● To be done:
What follows is a listing; give it again exactly, in its entirety.

● Dataset records:
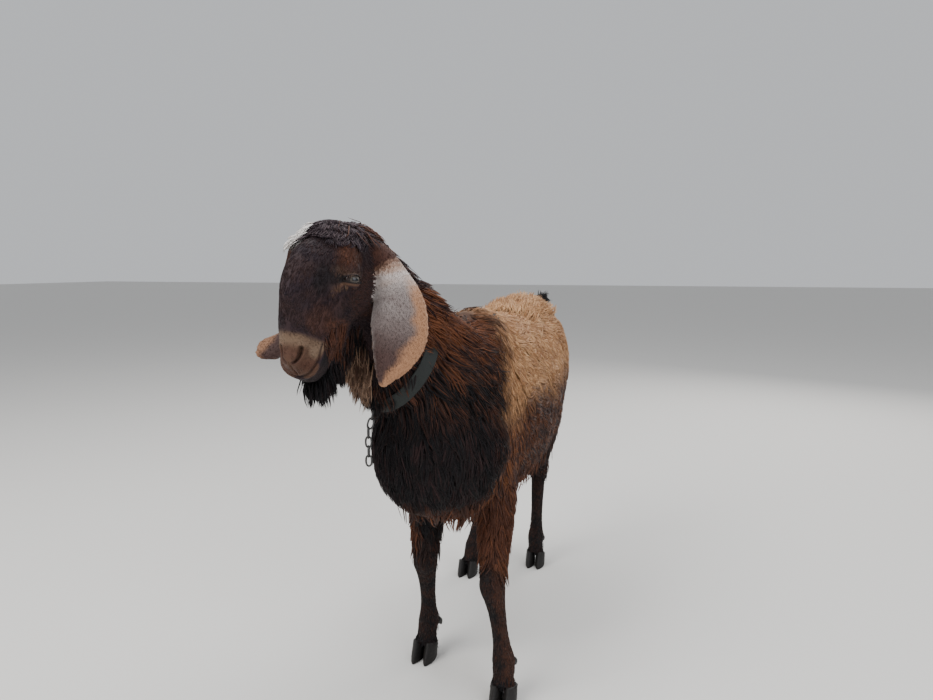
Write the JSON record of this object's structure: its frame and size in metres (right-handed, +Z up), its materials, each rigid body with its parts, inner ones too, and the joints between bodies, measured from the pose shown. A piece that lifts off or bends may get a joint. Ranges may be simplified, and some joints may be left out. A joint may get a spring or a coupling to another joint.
{
  "type": "life-size museum model of a standing lop-eared billy goat",
  "caption": "Standing polled billy goat with a Roman nose, long lop ears, a beard, a long coat on neck and chest, and a collar.",
  "frame": {"origin": "on the floor, under the middle of the model's box", "axes": "+Z up, the goat faces -Y, +X is its left"},
  "size_m": [0.4531, 1.1668, 0.9807],
  "materials": {
    "torso": "long wavy hair, sandy tan over reddish brown",
    "neck": "long dark mahogany hair",
    "tail": "long black hair",
    "head": "long dark mahogany hair",
    "scrotum": "long dark mahogany hair",
    "forearm_left": "long dark mahogany hair",
    "forearm_right": "long dark mahogany hair",
    "foreleg_left": "short black hair",
    "foreleg_right": "short black hair",
    "thigh_left": "long dark mahogany hair",
    "thigh_right": "long dark mahogany hair",
    "hindleg_left": "short black hair",
    "hindleg_right": "short black hair",
    "ear_left": "short tan and white hair",
    "ear_right": "short tan and white hair",
    "eye_left": "clear and wet, a horny gloss",
    "eye_right": "clear and wet, a horny gloss",
    "claw_fore_left_left": "dark horn",
    "claw_fore_left_right": "dark horn",
    "claw_fore_right_left": "dark horn",
    "claw_fore_right_right": "dark horn",
    "claw_hind_left_left": "dark horn",
    "claw_hind_left_right": "dark horn",
    "claw_hind_right_left": "dark horn",
    "claw_hind_right_right": "dark horn",
    "collar_strap": "worn dark webbing",
    "collar_chain": "dull bare metal"
  },
  "bodies": {
    "root": {"torso": "torso", "neck": "neck", "tail": "tail", "head": "head", "scrotum": "scrotum", "forearm_left": "forearm_left", "forearm_right": "forearm_right", "foreleg_left": "foreleg_left", "foreleg_right": "foreleg_right", "thigh_left": "thigh_left", "thigh_right": "thigh_right", "hindleg_left": "hindleg_left", "hindleg_right": "hindleg_right", "ear_left": "ear_left", "ear_right": "ear_right", "eye_left": "eye_left", "eye_right": "eye_right", "claw_fore_left_left": "claw_fore_left_left", "claw_fore_left_right": "claw_fore_left_right", "claw_fore_right_left": "claw_fore_right_left", "claw_fore_right_right": "claw_fore_right_right", "claw_hind_left_left": "claw_hind_left_left", "claw_hind_left_right": "claw_hind_left_right", "claw_hind_right_left": "claw_hind_right_left", "claw_hind_right_right": "claw_hind_right_right", "collar_strap": "collar_strap", "collar_chain": "collar_chain"}
  },
  "joints": []
}
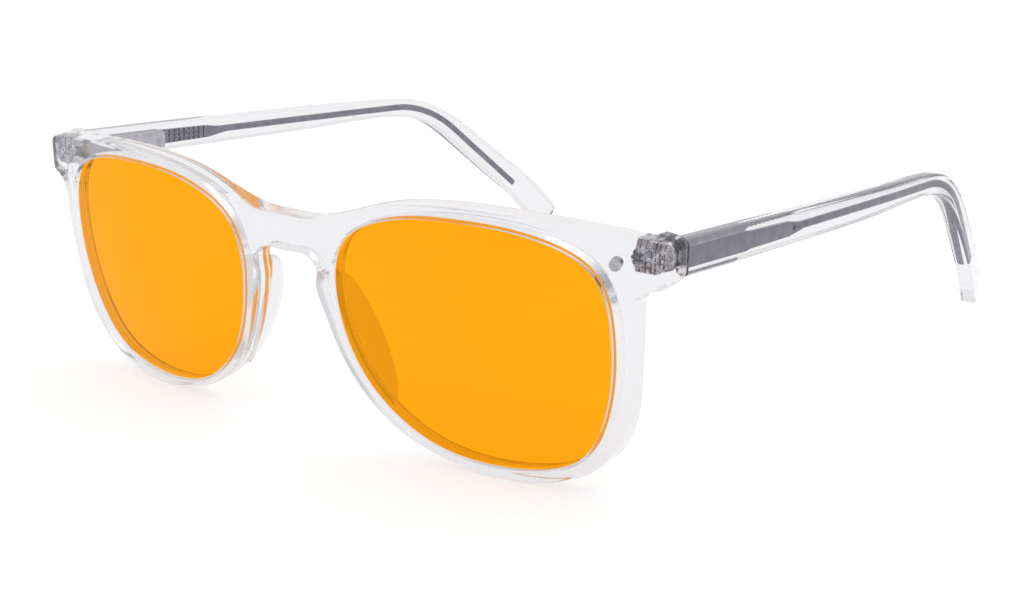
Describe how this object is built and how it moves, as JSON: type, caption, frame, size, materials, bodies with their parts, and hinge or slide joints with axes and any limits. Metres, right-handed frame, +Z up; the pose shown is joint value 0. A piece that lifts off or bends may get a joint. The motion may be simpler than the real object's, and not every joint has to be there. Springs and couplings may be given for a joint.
{
  "type": "spectacles",
  "caption": "Clear plastic spectacles with amber blue-light filtering lenses, wire-cored temples and spring hinges.",
  "frame": {"origin": "centre of the rectangle the open glasses cover on the table, on the table's surface", "axes": "+Z up, -Y the way the wearer looks, +Y towards the temple tips, +X the wearer's left"},
  "size_m": [0.1344, 0.1508, 0.0442],
  "materials": {
    "clear_plastic": "gloss",
    "amber_lens": "gloss",
    "nickel_silver": "satin",
    "steel": "satin"
  },
  "bodies": {
    "front": {"frame_front": "clear_plastic", "lens_left": "amber_lens", "lens_right": "amber_lens", "nose_pad_left": "clear_plastic", "nose_pad_right": "clear_plastic", "front_hinge_left": "nickel_silver", "front_hinge_right": "nickel_silver", "dot_rivet_left": "nickel_silver", "dot_rivet_right": "nickel_silver"},
    "screw_left": {"hinge_screw_left": "steel"},
    "slider_left": {"hinge_slider_left": "nickel_silver", "spring_stop_left": "nickel_silver", "hinge_spring_left": "steel"},
    "temple_left": {"temple_left": "clear_plastic", "spring_housing_left": "nickel_silver", "spring_bush_left": "nickel_silver", "core_wire_left": "nickel_silver"},
    "screw_right": {"hinge_screw_right": "steel"},
    "slider_right": {"hinge_slider_right": "nickel_silver", "spring_stop_right": "nickel_silver", "hinge_spring_right": "steel"},
    "temple_right": {"temple_right": "clear_plastic", "spring_housing_right": "nickel_silver", "spring_bush_right": "nickel_silver", "core_wire_right": "nickel_silver"}
  },
  "joints": [
    {"name": "flex_left", "type": "hinge", "parent": "front", "child": "screw_left", "pos_m": [0.0622, -0.06079, 0.0386], "axis": [0, 0.0419, 0.9991], "range_deg": [-10, 0], "stiffness_Nm_per_rad": 1.2},
    {"name": "fold_left", "type": "hinge", "parent": "screw_left", "child": "slider_left", "pos_m": [0.0622, -0.06079, 0.0386], "axis": [0, 0.0419, 0.9991], "range_deg": [0, 87]},
    {"name": "pull_left", "type": "slide", "parent": "slider_left", "child": "temple_left", "axis": [0, 0.9991, -0.0419], "range_m": [0, 0.001], "deforming": ["hinge_spring_left"]},
    {"name": "flex_right", "type": "hinge", "parent": "front", "child": "screw_right", "pos_m": [-0.0622, -0.06079, 0.0386], "axis": [0, -0.0419, -0.9991], "range_deg": [-10, 0], "stiffness_Nm_per_rad": 1.2},
    {"name": "fold_right", "type": "hinge", "parent": "screw_right", "child": "slider_right", "pos_m": [-0.0622, -0.06079, 0.0386], "axis": [0, -0.0419, -0.9991], "range_deg": [0, 40]},
    {"name": "pull_right", "type": "slide", "parent": "slider_right", "child": "temple_right", "axis": [0, 0.9991, -0.0419], "range_m": [0, 0.001], "deforming": ["hinge_spring_right"]}
  ],
  "couplings": [
    {"joint": "pull_left", "follows": "flex_left", "m_per_rad": -0.0052},
    {"joint": "pull_right", "follows": "flex_right", "m_per_rad": -0.0052}
  ]
}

● In response:
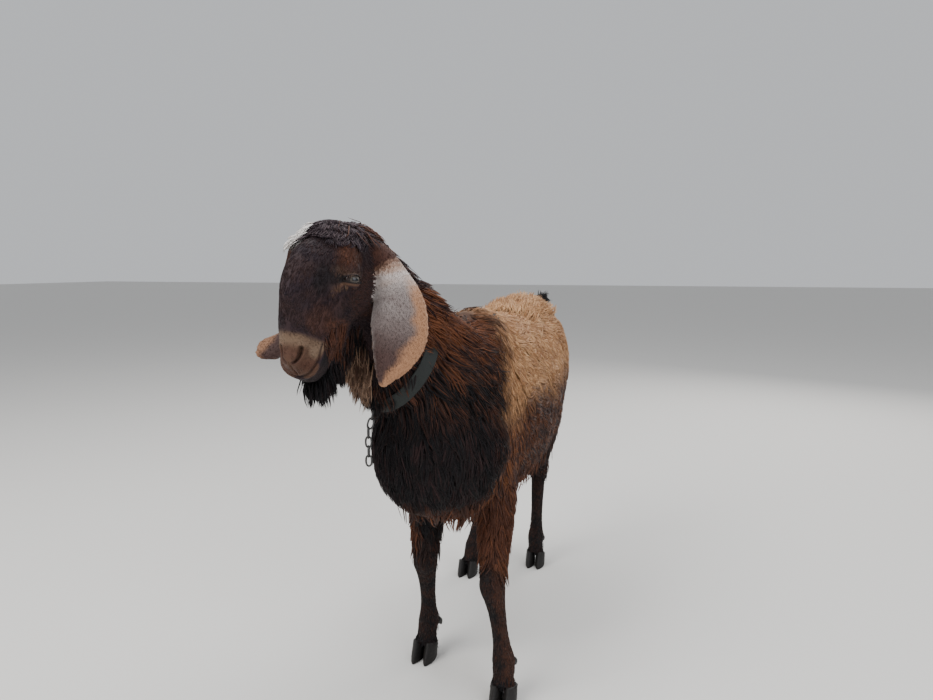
Write the JSON record of this object's structure: its frame and size in metres (right-handed, +Z up), its materials, each rigid body with its parts, inner ones too, and the joints between bodies, measured from the pose shown. A piece that lifts off or bends may get a joint. Ranges may be simplified, and some joints may be left out. A joint may get a spring or a coupling to another joint.
{
  "type": "life-size museum model of a standing lop-eared billy goat",
  "caption": "Standing polled billy goat with a Roman nose, long lop ears, a beard, a long coat on neck and chest, and a collar.",
  "frame": {"origin": "on the floor, under the middle of the model's box", "axes": "+Z up, the goat faces -Y, +X is its left"},
  "size_m": [0.4531, 1.1668, 0.9807],
  "materials": {
    "torso": "long wavy hair, sandy tan over reddish brown",
    "neck": "long dark mahogany hair",
    "tail": "long black hair",
    "head": "long dark mahogany hair",
    "scrotum": "long dark mahogany hair",
    "forearm_left": "long dark mahogany hair",
    "forearm_right": "long dark mahogany hair",
    "foreleg_left": "short black hair",
    "foreleg_right": "short black hair",
    "thigh_left": "long dark mahogany hair",
    "thigh_right": "long dark mahogany hair",
    "hindleg_left": "short black hair",
    "hindleg_right": "short black hair",
    "ear_left": "short tan and white hair",
    "ear_right": "short tan and white hair",
    "eye_left": "clear and wet, a horny gloss",
    "eye_right": "clear and wet, a horny gloss",
    "claw_fore_left_left": "dark horn",
    "claw_fore_left_right": "dark horn",
    "claw_fore_right_left": "dark horn",
    "claw_fore_right_right": "dark horn",
    "claw_hind_left_left": "dark horn",
    "claw_hind_left_right": "dark horn",
    "claw_hind_right_left": "dark horn",
    "claw_hind_right_right": "dark horn",
    "collar_strap": "worn dark webbing",
    "collar_chain": "dull bare metal"
  },
  "bodies": {
    "root": {"torso": "torso", "neck": "neck", "tail": "tail", "head": "head", "scrotum": "scrotum", "forearm_left": "forearm_left", "forearm_right": "forearm_right", "foreleg_left": "foreleg_left", "foreleg_right": "foreleg_right", "thigh_left": "thigh_left", "thigh_right": "thigh_right", "hindleg_left": "hindleg_left", "hindleg_right": "hindleg_right", "ear_left": "ear_left", "ear_right": "ear_right", "eye_left": "eye_left", "eye_right": "eye_right", "claw_fore_left_left": "claw_fore_left_left", "claw_fore_left_right": "claw_fore_left_right", "claw_fore_right_left": "claw_fore_right_left", "claw_fore_right_right": "claw_fore_right_right", "claw_hind_left_left": "claw_hind_left_left", "claw_hind_left_right": "claw_hind_left_right", "claw_hind_right_left": "claw_hind_right_left", "claw_hind_right_right": "claw_hind_right_right", "collar_strap": "collar_strap", "collar_chain": "collar_chain"}
  },
  "joints": []
}
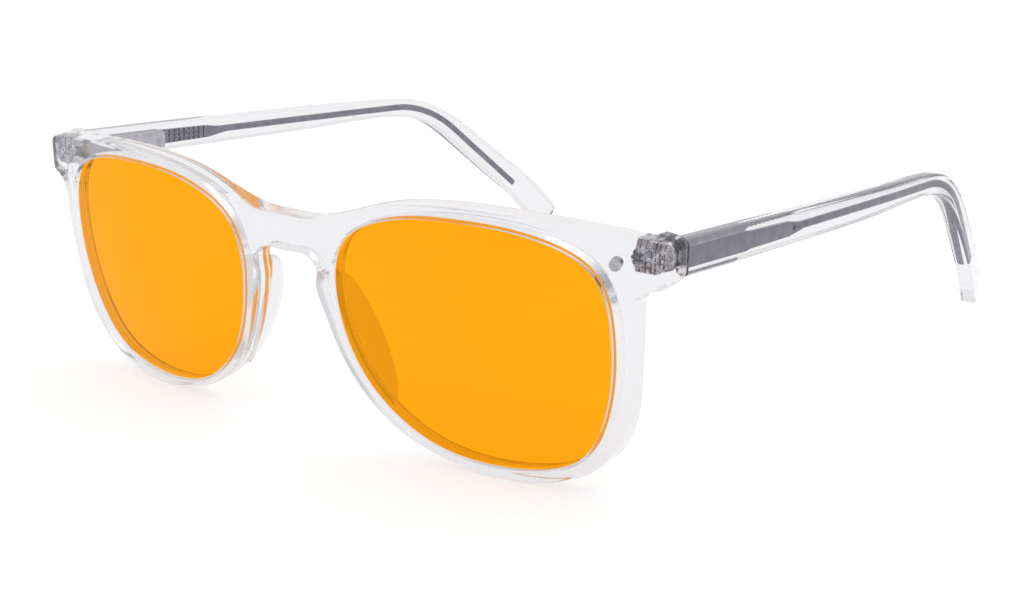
Describe how this object is built and how it moves, as JSON: type, caption, frame, size, materials, bodies with their parts, and hinge or slide joints with axes and any limits. Metres, right-handed frame, +Z up; the pose shown is joint value 0. A piece that lifts off or bends may get a joint. The motion may be simpler than the real object's, and not every joint has to be there. Springs and couplings may be given for a joint.
{
  "type": "spectacles",
  "caption": "Clear plastic spectacles with amber blue-light filtering lenses, wire-cored temples and spring hinges.",
  "frame": {"origin": "centre of the rectangle the open glasses cover on the table, on the table's surface", "axes": "+Z up, -Y the way the wearer looks, +Y towards the temple tips, +X the wearer's left"},
  "size_m": [0.1344, 0.1508, 0.0442],
  "materials": {
    "clear_plastic": "gloss",
    "amber_lens": "gloss",
    "nickel_silver": "satin",
    "steel": "satin"
  },
  "bodies": {
    "front": {"frame_front": "clear_plastic", "lens_left": "amber_lens", "lens_right": "amber_lens", "nose_pad_left": "clear_plastic", "nose_pad_right": "clear_plastic", "front_hinge_left": "nickel_silver", "front_hinge_right": "nickel_silver", "dot_rivet_left": "nickel_silver", "dot_rivet_right": "nickel_silver"},
    "screw_left": {"hinge_screw_left": "steel"},
    "slider_left": {"hinge_slider_left": "nickel_silver", "spring_stop_left": "nickel_silver", "hinge_spring_left": "steel"},
    "temple_left": {"temple_left": "clear_plastic", "spring_housing_left": "nickel_silver", "spring_bush_left": "nickel_silver", "core_wire_left": "nickel_silver"},
    "screw_right": {"hinge_screw_right": "steel"},
    "slider_right": {"hinge_slider_right": "nickel_silver", "spring_stop_right": "nickel_silver", "hinge_spring_right": "steel"},
    "temple_right": {"temple_right": "clear_plastic", "spring_housing_right": "nickel_silver", "spring_bush_right": "nickel_silver", "core_wire_right": "nickel_silver"}
  },
  "joints": [
    {"name": "flex_left", "type": "hinge", "parent": "front", "child": "screw_left", "pos_m": [0.0622, -0.06079, 0.0386], "axis": [0, 0.0419, 0.9991], "range_deg": [-10, 0], "stiffness_Nm_per_rad": 1.2},
    {"name": "fold_left", "type": "hinge", "parent": "screw_left", "child": "slider_left", "pos_m": [0.0622, -0.06079, 0.0386], "axis": [0, 0.0419, 0.9991], "range_deg": [0, 87]},
    {"name": "pull_left", "type": "slide", "parent": "slider_left", "child": "temple_left", "axis": [0, 0.9991, -0.0419], "range_m": [0, 0.001], "deforming": ["hinge_spring_left"]},
    {"name": "flex_right", "type": "hinge", "parent": "front", "child": "screw_right", "pos_m": [-0.0622, -0.06079, 0.0386], "axis": [0, -0.0419, -0.9991], "range_deg": [-10, 0], "stiffness_Nm_per_rad": 1.2},
    {"name": "fold_right", "type": "hinge", "parent": "screw_right", "child": "slider_right", "pos_m": [-0.0622, -0.06079, 0.0386], "axis": [0, -0.0419, -0.9991], "range_deg": [0, 40]},
    {"name": "pull_right", "type": "slide", "parent": "slider_right", "child": "temple_right", "axis": [0, 0.9991, -0.0419], "range_m": [0, 0.001], "deforming": ["hinge_spring_right"]}
  ],
  "couplings": [
    {"joint": "pull_left", "follows": "flex_left", "m_per_rad": -0.0052},
    {"joint": "pull_right", "follows": "flex_right", "m_per_rad": -0.0052}
  ]
}